• _Provided material_
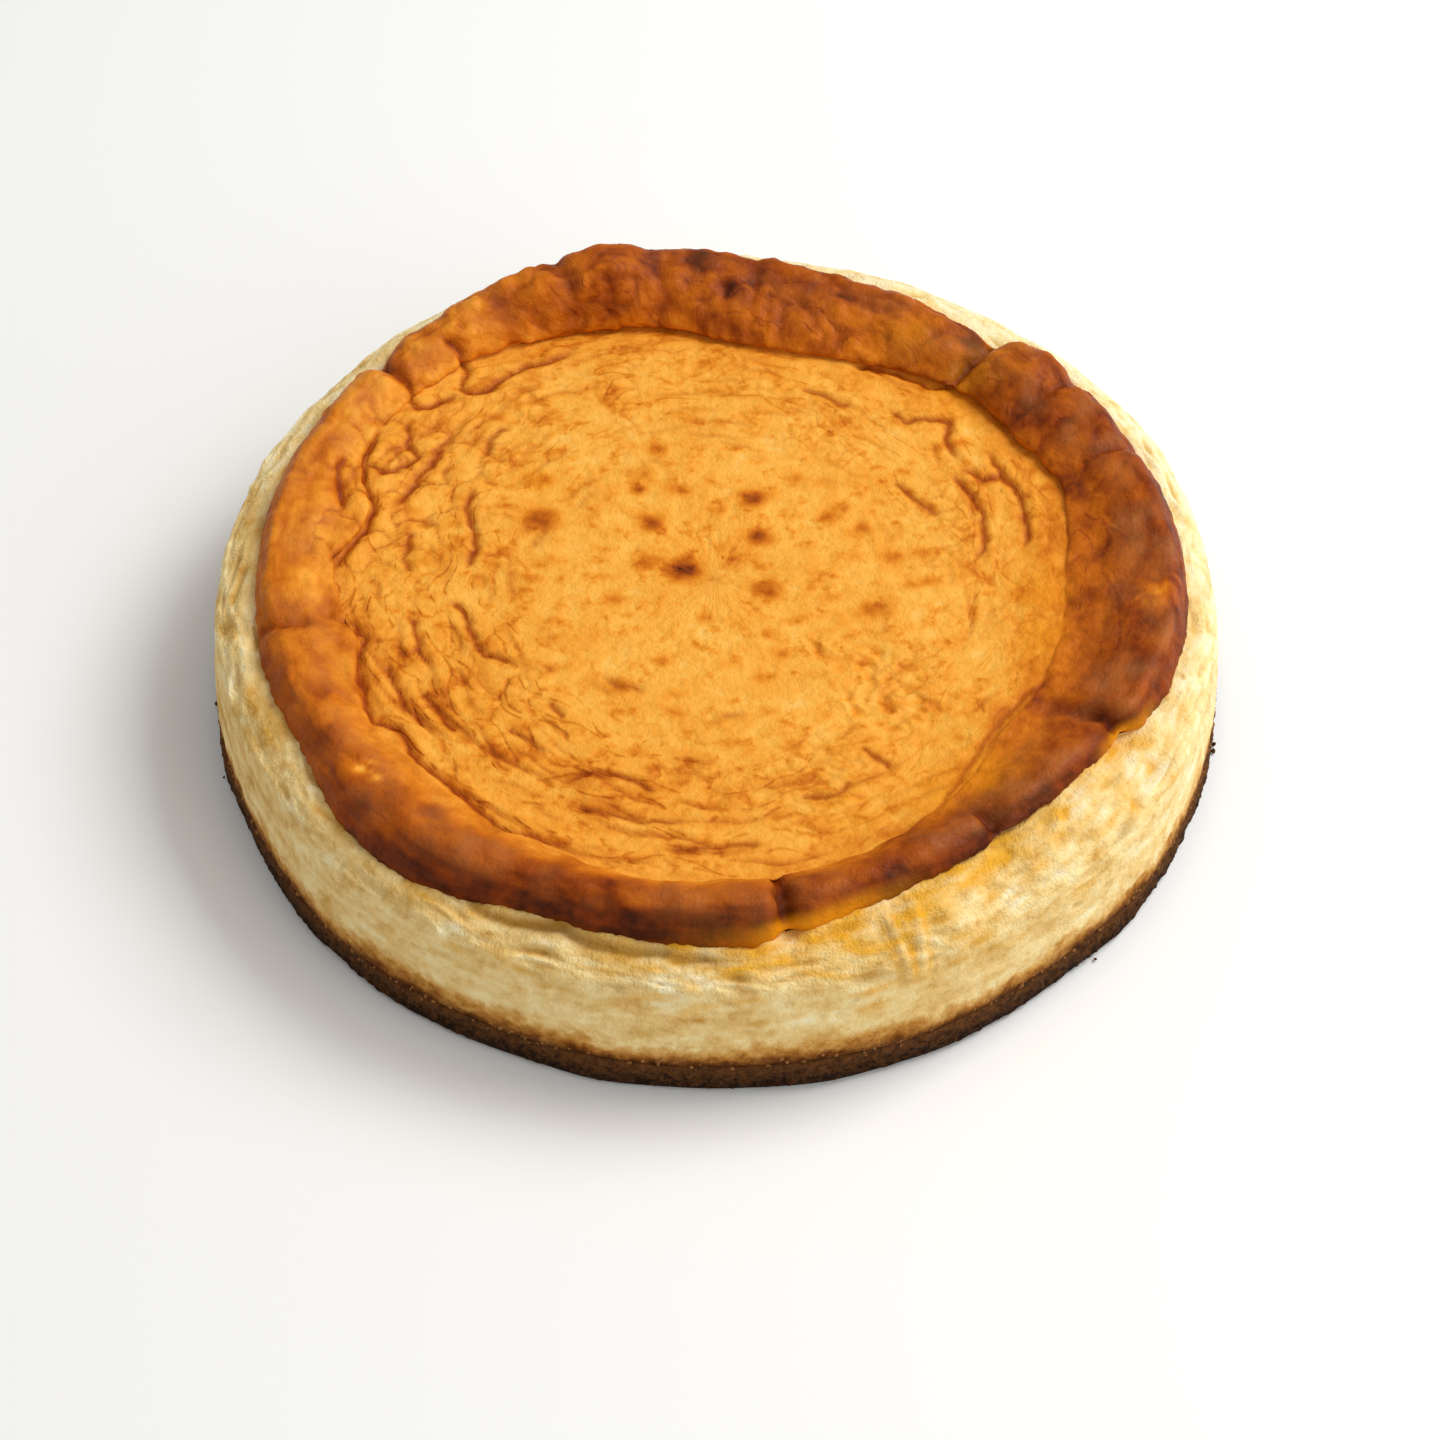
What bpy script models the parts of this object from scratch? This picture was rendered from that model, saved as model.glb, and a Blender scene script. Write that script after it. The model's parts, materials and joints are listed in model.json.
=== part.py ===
"""A whole baked cheesecake, 240 mm across, standing on its biscuit base.

Two pieces: the biscuit base, and the cheese filling whose browned top has sunk inside an uneven,
folded rim. The origin is the centre of the base's underside, +Z is up and the front faces -Y.
Lengths are in millimetres until a mesh is made. Azimuths are in degrees, from +X towards +Y.
"""
import math
from dataclasses import dataclass

import bmesh
import bpy

MM = 0.001

# Driving dimensions
CAKE_RADIUS = 120.0
BASE_HEIGHT = 9.0
LAYER_GAP = 0.3
SHOULDER_HEIGHT = 30.5
FLOOR_HEIGHT = 38.0
CENTRE_DIP = 1.2

# How far the wall leans in, from the foot of the filling to the shoulder
WALL_TAPER = 2.2
EDGE_ROUND = 1.2
BASE_EDGE_ROUND = 1.5

# Slow waves of the outline: amplitude, waves round the cake, azimuth of a crest
OUTLINE_WAVES = ((0.6, 1, 335.0), (0.4, 3, 20.0), (0.3, 7, 231.0), (0.25, 11, 160.0))
# The high side of the shoulder, at the back left
SHOULDER_LIFT = 3.2
SHOULDER_LIFT_AZIMUTH = 140.0
# The crumbly edge of the biscuit base: amplitude, waves round the cake, azimuth of a crest
CRUMB_WAVES = ((0.35, 17, 4.0), (0.3, 29, 9.0))

# Mesh density
AZIMUTH_STEP = 4.0
NOTCH_OFFSETS = (-2.4, -1.1, 1.1, 2.4)
CLOSEST_AZIMUTHS = 0.75
FLOOR_RINGS = 17
CENTRE_RING = 0.06
BASE_SEGMENTS = 96


@dataclass(frozen=True)
class RimStation:
    """The rim's section at one azimuth."""

    azimuth: float
    # Where the browned skin ends on the shoulder
    lip_radius: float
    lip_height: float
    crest_radius: float
    crest_height: float
    # The foot of the inner slope, where the sunken floor begins
    inner_radius: float
    # 0 for an open slope, 1 for a roll that stands over the floor
    roll: float


RIM = (
    RimStation(0.0, 110.0, 39.5, 105.0, 46.5, 82.0, 0.0),
    RimStation(13.0, 109.5, 40.0, 104.5, 46.5, 86.0, 0.2),
    RimStation(21.0, 108.5, 40.5, 103.5, 46.0, 88.5, 0.8),
    RimStation(31.0, 108.0, 41.0, 103.0, 46.5, 86.5, 1.0),
    RimStation(40.0, 107.0, 41.5, 102.5, 47.5, 87.5, 1.0),
    RimStation(49.0, 103.5, 41.5, 99.0, 45.0, 86.0, 0.7),
    RimStation(61.0, 103.0, 41.5, 98.5, 45.0, 82.0, 0.5),
    RimStation(75.0, 105.5, 40.0, 100.5, 45.5, 79.0, 0.6),
    RimStation(88.0, 107.0, 40.0, 101.0, 47.5, 80.5, 0.7),
    RimStation(97.0, 107.5, 40.5, 101.5, 49.0, 86.0, 0.8),
    RimStation(106.0, 108.0, 40.5, 102.0, 53.0, 89.0, 0.8),
    RimStation(118.0, 109.0, 40.5, 103.0, 50.5, 92.5, 0.7),
    RimStation(133.0, 109.5, 39.5, 103.5, 46.0, 95.0, 0.5),
    RimStation(148.0, 109.0, 39.0, 103.5, 44.8, 94.5, 0.3),
    RimStation(158.0, 108.5, 38.5, 104.0, 44.5, 91.0, 0.3),
    RimStation(168.0, 108.0, 38.5, 104.0, 44.5, 84.5, 0.2),
    RimStation(180.0, 107.0, 38.5, 103.0, 44.0, 90.5, 0.9),
    RimStation(195.0, 107.0, 38.0, 101.5, 44.0, 85.0, 0.3),
    RimStation(210.0, 106.5, 38.0, 101.0, 44.0, 90.0, 0.3),
    RimStation(222.0, 110.5, 37.0, 102.5, 44.5, 88.5, 0.3),
    RimStation(234.0, 111.0, 36.5, 103.0, 45.0, 89.5, 0.3),
    RimStation(247.0, 107.0, 38.0, 102.0, 45.0, 91.0, 0.4),
    RimStation(262.0, 107.5, 37.5, 101.5, 45.0, 93.0, 0.5),
    RimStation(275.0, 108.0, 37.5, 102.0, 45.5, 92.5, 0.5),
    RimStation(286.0, 104.5, 39.0, 99.5, 45.0, 91.0, 0.3),
    RimStation(300.0, 103.0, 41.0, 97.5, 45.5, 88.5, 0.3),
    RimStation(311.0, 102.5, 41.5, 97.5, 45.0, 85.5, 0.1),
    RimStation(322.0, 103.0, 41.5, 98.5, 45.0, 81.5, 0.0),
    RimStation(335.0, 108.0, 40.0, 103.5, 45.5, 82.0, 0.0),
    RimStation(347.0, 110.0, 39.5, 105.0, 46.5, 82.0, 0.0),
)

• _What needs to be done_
Set down verbatim only the lines between the start of the data above and the line with "its biscuit base.", both boundaries included.

• _Task solution_
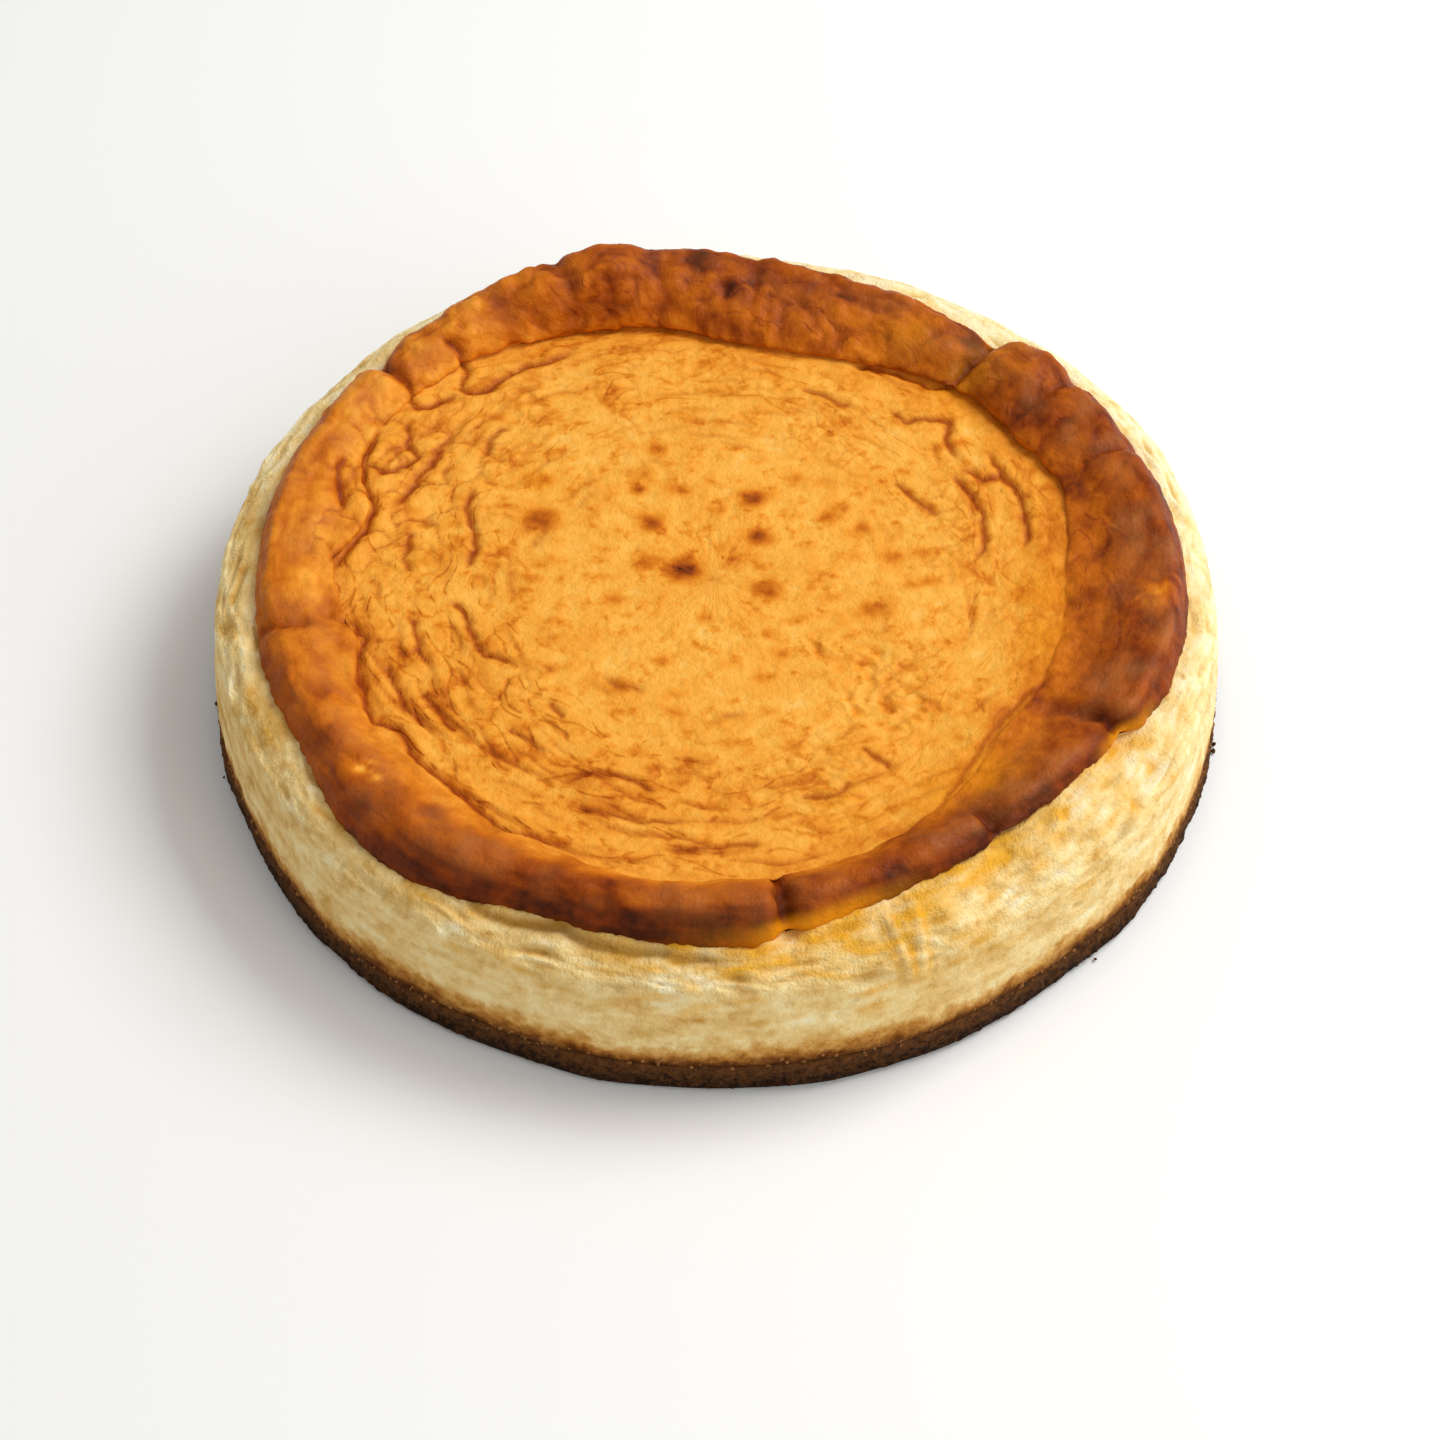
What bpy script models the parts of this object from scratch? This picture was rendered from that model, saved as model.glb, and a Blender scene script. Write that script after it. The model's parts, materials and joints are listed in model.json.
=== part.py ===
"""A whole baked cheesecake, 240 mm across, standing on its biscuit base.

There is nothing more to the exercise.